There have been no photographs of the house this week because plastering makes for rubbish photographs and there's not much to say about it except that I feel sorry for anyone who works with plaster or anyone else who washes their dirty overalls because it's bloody awful stuff and it's now found its way into every nook and cranny you can imagine in the house. By Thursday the whole house was replastered, the effect of which was masses of condensation building up with no escape route other than to drip menacingly down the windows and their handles. The inside of the house is so humid that wooden furniture has swollen and the front door can now only be slammed shut via the letter box and only provided there's a big bloke on site to do it. The radiators are hanging on the walls but there's no boiler.


On Thursday we received a call from our site manager to say that our oak frame had arrived for the porch and that a person had also arrived to varnish it if we could simply decide on a colour, which was impossible because (a) we hadn't seen the frame and (b) we hadn't seen the choice of varnish. I suspect we now have a reputation for being 'fussy' but since the frame cost over £2000 there was no way I was choosing a varnish at random because it would almost certainly have turned out in 'vile orange' like the front door did when I treated that. In fact, the frame is really beautiful and we're absolutely thrilled with it (it's in two parts; you can see the top half of it sitting on the floor in the second photograph). All it needed was a clear varnish, which is exactly what the front door will now need to ensure it matches.


On Friday we took delivery of our sanitary ware, which includes a 'comfort height' toilet, which is much taller than your common-or-garden loo and lends itself to a more enjoyable toiletting experience, or at least, that's what Alan the Pan told me in the bathroom shop and who am I to argue? I shall be reporting back with toilet comparisons before the end of the month.
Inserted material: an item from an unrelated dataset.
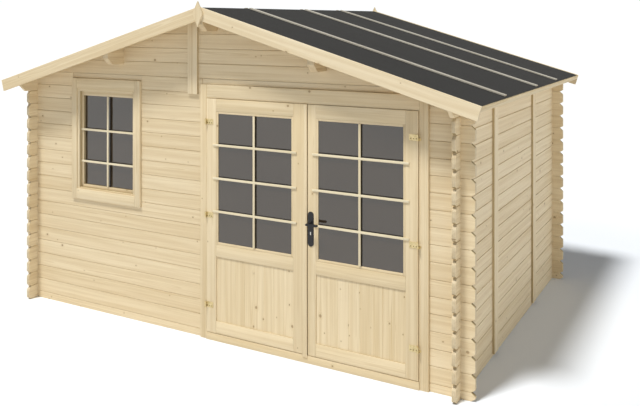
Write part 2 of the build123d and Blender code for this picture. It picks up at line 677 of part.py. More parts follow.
# Left leaf
with BuildPart() as door_left_stiles:
    block(LEFT_LEAF_EDGE, LEFT_STILE_INNER, LEAF_FACE, LEAF_BACK, LEAF_FOOT, LEAF_TOP)
    block(LEFT_STILE_INNER, LEFT_STILE_INNER + BEAD, BEAD_FACE, LEAF_BACK, MIDDLE_RAIL_TOP, TOP_RAIL_FOOT)
    block(LEFT_LOCK_INNER, MEETING_LEFT, LEAF_FACE, LEAF_BACK, LEAF_FOOT, LEAF_TOP)
    block(LEFT_LOCK_INNER - BEAD, LEFT_LOCK_INNER, BEAD_FACE, LEAF_BACK, MIDDLE_RAIL_TOP, TOP_RAIL_FOOT)
    door_pane(LEFT_STILE_INNER + BEAD, LEFT_LOCK_INNER - BEAD, Mode.SUBTRACT)
    door_panel(LEFT_STILE_INNER, LEFT_LOCK_INNER, Mode.SUBTRACT)

with BuildPart() as door_left_rails:
    leaf_rails(LEFT_STILE_INNER, LEFT_LOCK_INNER)

with BuildPart() as door_left_glass:
    door_pane(LEFT_STILE_INNER + BEAD, LEFT_LOCK_INNER - BEAD)

with BuildPart() as door_left_panel:
    door_panel(LEFT_STILE_INNER, LEFT_LOCK_INNER)

with BuildPart() as door_left_bars:
    pane_left = LEFT_STILE_INNER + BEAD
    glazing_bars(pane_left, LEFT_LOCK_INNER - BEAD, pane_left - DOOR_BAR_LAP)

with BuildPart() as door_left_strip:
    block(STRIP_LEFT, STRIP_RIGHT, LEAF_FACE - STRIP_PROUD, LEAF_FACE, STRIP_FOOT, LEAF_TOP)


# Right leaf, with its meeting edge bevelled to swing past the left one
def spindle_hole(radius, front, back):
    with BuildSketch(Plane.XZ.offset(-front)) as section:
        with Locations((LOCK_X, SPINDLE_Z)):
            Circle(radius)
    extrude(section.sketch, amount=front - back, mode=Mode.SUBTRACT)


with BuildPart() as door_right_stiles:
    with BuildSketch(Plane.XY.offset(LEAF_FOOT)):
        Polygon(
            (MEETING_RIGHT, LEAF_FACE),
            (RIGHT_LOCK_INNER, LEAF_FACE),
            (RIGHT_LOCK_INNER, LEAF_BACK),
            (MEETING_RIGHT + MEETING_BEVEL, LEAF_BACK),
            align=None,
        )
    extrude(amount=LEAF_TOP - LEAF_FOOT)
    block(RIGHT_LOCK_INNER, RIGHT_LOCK_INNER + BEAD, BEAD_FACE, LEAF_BACK, MIDDLE_RAIL_TOP, TOP_RAIL_FOOT)
    block(RIGHT_STILE_INNER, RIGHT_LEAF_EDGE, LEAF_FACE, LEAF_BACK, LEAF_FOOT, LEAF_TOP)
    block(RIGHT_STILE_INNER - BEAD, RIGHT_STILE_INNER, BEAD_FACE, LEAF_BACK, MIDDLE_RAIL_TOP, TOP_RAIL_FOOT)
    door_pane(RIGHT_LOCK_INNER + BEAD, RIGHT_STILE_INNER - BEAD, Mode.SUBTRACT)
    door_panel(RIGHT_LOCK_INNER, RIGHT_STILE_INNER, Mode.SUBTRACT)
    spindle_hole(SPINDLE_RADIUS + SPINDLE_CLEARANCE, LEAF_FACE, LEAF_BACK)

with BuildPart() as door_right_rails:
    leaf_rails(RIGHT_LOCK_INNER, RIGHT_STILE_INNER)

with BuildPart() as door_right_glass:
    door_pane(RIGHT_LOCK_INNER + BEAD, RIGHT_STILE_INNER - BEAD)

with BuildPart() as door_right_panel:
    door_panel(RIGHT_LOCK_INNER, RIGHT_STILE_INNER)

with BuildPart() as door_right_bars:
    pane_left = RIGHT_LOCK_INNER + BEAD
    clear_of_plate = LOCK_X + LOCK_PLATE_WIDE / 2 + BAR_OFF_PLATE
    glazing_bars(pane_left, RIGHT_STILE_INNER - BEAD, clear_of_plate)

# Lock plates outside and inside, rounded at both ends
with BuildPart() as lock_plates:
    for front in (LEAF_FACE - LOCK_PLATE, LEAF_BACK):
        with BuildSketch(Plane.XZ.offset(-front)):
            with Locations((LOCK_X, LOCK_PLATE_Z)):
                SlotOverall(LOCK_PLATE_HIGH, LOCK_PLATE_WIDE, rotation=90)
            with Locations((LOCK_X, SPINDLE_Z)):
                Circle(SPINDLE_RADIUS + SPINDLE_CLEARANCE, mode=Mode.SUBTRACT)
        extrude(amount=-LOCK_PLATE)

# Lever handles outside and inside on one spindle
with BuildPart() as handle_lever:
    lever_front = LEAF_FACE - LOCK_PLATE - LEVER_STAND
    lever_back = LEAF_BACK + LOCK_PLATE + LEVER_STAND
    with BuildSketch(Plane.XZ.offset(-lever_front)):
        with Locations((LOCK_X, SPINDLE_Z)):
            Circle(SPINDLE_RADIUS)
    extrude(amount=lever_front - lever_back)
    for near in (lever_front - LEVER, lever_back):
        with BuildSketch(Plane.XZ.offset(-near)):
            with Locations((LOCK_X - LEVER_HEEL + LEVER_LONG / 2, SPINDLE_Z)):
                SlotOverall(LEVER_LONG, 2 * SPINDLE_RADIUS)
        extrude(amount=-LEVER)


# Hinges
def bore(x, radius, low, high, mode):
    with BuildSketch(Plane.XY.offset(low)) as section:
        with Locations((x, PIN_Y)):
            Circle(radius)
    extrude(section.sketch, amount=high - low, mode=mode)


def leaf_hinge(x, side):
    # side is +1 where the leaf lies towards +X from the pin
    for height in (HINGE_HIGH, HINGE_MIDDLE, HINGE_LOW):
        foot = height - HINGE_TALL / 2
        high = height + HINGE_TALL / 2
        low = high - KNUCKLE_HIGH
        web = x + side * PIN_SETBACK
        plate_end = web + side * HINGE_PLATE_LONG
        web_end = web + side * HINGE_WEB
        block(min(web, web_end), max(web, web_end), PIN_Y, LEAF_FACE, low, high)
        block(min(web, plate_end), max(web, plate_end), LEAF_FACE - HINGE_PLATE, LEAF_FACE, foot, high)
        bore(x, KNUCKLE_RADIUS, low, high, Mode.ADD)
        bore(x, PIN_RADIUS + PIN_CLEARANCE, low - 1, high + 1, Mode.SUBTRACT)


def casing_hinge(x, side, jamb_inner):
    for height in (HINGE_HIGH, HINGE_MIDDLE, HINGE_LOW):
        low = height - HINGE_TALL / 2
        pin_top = height + HINGE_TALL / 2 + KNUCKLE_GAP
        high = height + HINGE_TALL / 2 - KNUCKLE_HIGH - KNUCKLE_GAP
        flange_end = jamb_inner - side * CASING_FLANGE
        web_end = jamb_inner - side * HINGE_WEB
        block(min(jamb_inner, web_end), max(jamb_inner, web_end), PIN_Y, CASING_FACE, low, high)
        left = min(jamb_inner, flange_end)
        right = max(jamb_inner, flange_end)
        block(left, right, CASING_FACE - HINGE_PLATE, CASING_FACE, low, high)
        bore(x, KNUCKLE_RADIUS, low, high, Mode.ADD)
        bore(x, PIN_RADIUS, high, pin_top, Mode.ADD)


with BuildPart() as door_left_hinges:
    leaf_hinge(LEFT_PIN_X, 1)

with BuildPart() as door_right_hinges:
    leaf_hinge(RIGHT_PIN_X, -1)

with BuildPart() as hinge_pins:
    casing_hinge(LEFT_PIN_X, 1, LEFT_JAMB_INNER)
    casing_hinge(RIGHT_PIN_X, -1, RIGHT_JAMB_INNER)

# One file for each piece
left_wall.part.label = "left_wall"
export_step(left_wall.part, "parts/left_wall.step")
right_wall.part.label = "right_wall"
export_step(right_wall.part, "parts/right_wall.step")
back_wall.part.label = "back_wall"
export_step(back_wall.part, "parts/back_wall.step")
front_wall_left.part.label = "front_wall_left"
export_step(front_wall_left.part, "parts/front_wall_left.step")
front_wall_right.part.label = "front_wall_right"
export_step(front_wall_right.part, "parts/front_wall_right.step")
front_gable.part.label = "front_gable"
export_step(front_gable.part, "parts/front_gable.step")
eave_boards.part.label = "eave_boards"
export_step(eave_boards.part, "parts/eave_boards.step")
ridge_purlin.part.label = "ridge_purlin"
export_step(ridge_purlin.part, "parts/ridge_purlin.step")
side_purlins.part.label = "side_purlins"
export_step(side_purlins.part, "parts/side_purlins.step")
roof_boards_left.part.label = "roof_boards_left"
export_step(roof_boards_left.part, "parts/roof_boards_left.step")
roof_boards_right.part.label = "roof_boards_right"
export_step(roof_boards_right.part, "parts/roof_boards_right.step")
roof_felt_left.part.label = "roof_felt_left"
export_step(roof_felt_left.part, "parts/roof_felt_left.step")
roof_felt_right.part.label = "roof_felt_right"
export_step(roof_felt_right.part, "parts/roof_felt_right.step")
eave_trims.part.label = "eave_trims"
export_step(eave_trims.part, "parts/eave_trims.step")
felt_laths.part.label = "felt_laths"
export_step(felt_laths.part, "parts/felt_laths.step")
barge_boards.part.label = "barge_boards"
export_step(barge_boards.part, "parts/barge_boards.step")
finials.part.label = "finials"
export_step(finials.part, "parts/finials.step")
side_cover_boards.part.label = "side_cover_boards"
export_step(side_cover_boards.part, "parts/side_cover_boards.step")
gable_cover_boards.part.label = "gable_cover_boards"
export_step(gable_cover_boards.part, "parts/gable_cover_boards.step")
gap_boards.part.label = "gap_boards"
export_step(gap_boards.part, "parts/gap_boards.step")
door_side_casings.part.label = "door_side_casings"
export_step(door_side_casings.part, "parts/door_side_casings.step")
door_head_casing.part.label = "door_head_casing"
export_step(door_head_casing.part, "parts/door_head_casing.step")
door_threshold.part.label = "door_threshold"
export_step(door_threshold.part, "parts/door_threshold.step")
window_side_casings.part.label = "window_side_casings"
export_step(window_side_casings.part, "parts/window_side_casings.step")
window_cross_casings.part.label = "window_cross_casings"
export_step(window_cross_casings.part, "parts/window_cross_casings.step")
window_frame.part.label = "window_frame"
export_step(window_frame.part, "parts/window_frame.step")
window_sash.part.label = "window_sash"
export_step(window_sash.part, "parts/window_sash.step")
window_glass.part.label = "window_glass"
export_step(window_glass.part, "parts/window_glass.step")
window_bars.part.label = "window_bars"
export_step(window_bars.part, "parts/window_bars.step")
door_left_stiles.part.label = "door_left_stiles"
export_step(door_left_stiles.part, "parts/door_left_stiles.step")
door_left_rails.part.label = "door_left_rails"
export_step(door_left_rails.part, "parts/door_left_rails.step")
door_left_glass.part.label = "door_left_glass"
export_step(door_left_glass.part, "parts/door_left_glass.step")
door_left_panel.part.label = "door_left_panel"
export_step(door_left_panel.part, "parts/door_left_panel.step")
door_left_bars.part.label = "door_left_bars"
export_step(door_left_bars.part, "parts/door_left_bars.step")
door_left_strip.part.label = "door_left_strip"
export_step(door_left_strip.part, "parts/door_left_strip.step")
door_left_hinges.part.label = "door_left_hinges"
export_step(door_left_hinges.part, "parts/door_left_hinges.step")
door_right_stiles.part.label = "door_right_stiles"
export_step(door_right_stiles.part, "parts/door_right_stiles.step")
door_right_rails.part.label = "door_right_rails"
export_step(door_right_rails.part, "parts/door_right_rails.step")
door_right_glass.part.label = "door_right_glass"
export_step(door_right_glass.part, "parts/door_right_glass.step")
door_right_panel.part.label = "door_right_panel"
export_step(door_right_panel.part, "parts/door_right_panel.step")
door_right_bars.part.label = "door_right_bars"
export_step(door_right_bars.part, "parts/door_right_bars.step")
door_right_hinges.part.label = "door_right_hinges"
export_step(door_right_hinges.part, "parts/door_right_hinges.step")
lock_plates.part.label = "lock_plates"
export_step(lock_plates.part, "parts/lock_plates.step")
handle_lever.part.label = "handle_lever"
export_step(handle_lever.part, "parts/handle_lever.step")
hinge_pins.part.label = "hinge_pins"
export_step(hinge_pins.part, "parts/hinge_pins.step")
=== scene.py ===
import math
import random

import bmesh
import bpy
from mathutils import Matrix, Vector


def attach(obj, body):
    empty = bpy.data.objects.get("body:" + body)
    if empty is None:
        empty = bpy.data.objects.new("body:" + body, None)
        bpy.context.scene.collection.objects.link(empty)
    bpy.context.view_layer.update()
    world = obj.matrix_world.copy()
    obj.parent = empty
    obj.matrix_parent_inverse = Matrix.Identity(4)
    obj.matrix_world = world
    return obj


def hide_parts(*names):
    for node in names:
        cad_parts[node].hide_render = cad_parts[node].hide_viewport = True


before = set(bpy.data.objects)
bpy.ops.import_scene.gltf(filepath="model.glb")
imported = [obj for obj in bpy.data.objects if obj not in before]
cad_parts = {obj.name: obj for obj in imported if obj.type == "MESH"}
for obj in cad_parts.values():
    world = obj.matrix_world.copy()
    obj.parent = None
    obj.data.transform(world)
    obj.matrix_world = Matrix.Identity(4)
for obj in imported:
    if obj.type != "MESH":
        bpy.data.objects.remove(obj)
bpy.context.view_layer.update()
rng = random.Random(41)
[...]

We also took delivery of a lovely new slate house sign to replace the one that read 'The Croft', which was carted off on a skip last week.


Later in the morning we met with the kitchen designers again to look at the final details - things like what colour you want the insides of your cupboards and what sort of distance you want between the worktops (I think the standard is 120cm but you'd need another 20cm to allow for my hips alone). We ordered a stainless steel bracket to hang the quartz worktop in the en-suite bathroom (£275 for goodness sake!) and visited Steve the Gripper, who's carpet shop is so disorganised that I wonder how he manages to sell any actual carpet. Steve the gripper has a retired fitter who's quoting for our flooring. We had gone to the local carpet shop, where we've also bought our bathroom fittings, but their idea of 'looking after us' was to throw in a few free gripper rods for the stairs so we've gone looking for creative alternatives.


By Friday afternoon I was dizzy and sick, which wasn't helped by a trip up the M6 to look at the colour palette for tyrolean render - the plasterer is due to render the house and he swore blind that tyrolean render came in two colours, 'white' and 'cream.' Futher investigation revealed it came in about 15 colours and we eventually chose 'ivory' which you might think is unecessary detail but if you don't get the detail right, why bother renovating houses? Anyway, we've sourced cheap bags of the stuff and the man in the shop has told us it needs to be laid at least 5mm in thickness to avoid the plaster showing through. so now we're tyrolean experts extraordinare and I'll be out in the mud with my flaming ruler making sure it's the right thickness.


After the visit to the tyrolean there was a brief interlude in which Dr B met the electricians to discuss siting of the cooker hood in relation to floor joists and I got on with more important things like hoofing round John Lewis, where I made a total arse of myself by having mis-read the price of my curtain fabric and dissolving into a puddle when the lady totted up the bill and told me the living room curtain fabric would cost £950 and not the £600 I had accounted for. I even made her ring it through the till twice and check on ther website, but of course she was right and I was wrong, which meant I had to put it back and spend money on brushed chrome toilet roll holders instead, just so I didn't leave looking any worse. By Saturday afternoon I was trogging round Simon Boyd's fabric shop in Knutsford, which only confirmed my suspicion that there is not another fabric in this whole world that will match Crown Paint's 'Corset' beside the £950 stuff in John Lewis and with Linda the curtain lady on speed dial, I now have to find that money in the budget by hook or by crook.


Today we asked my in-laws to watch the children so we could paint the kitchen. My in-laws only babysit in 5 hour time slots and they wanted us home by 5pm so it was a good thing we'd bought one of those paint pod things (using the money we got for weighing in the copper pipes). I have a feeling I'm never going to want to paint another wall as long as I live. One room down, 14 to go.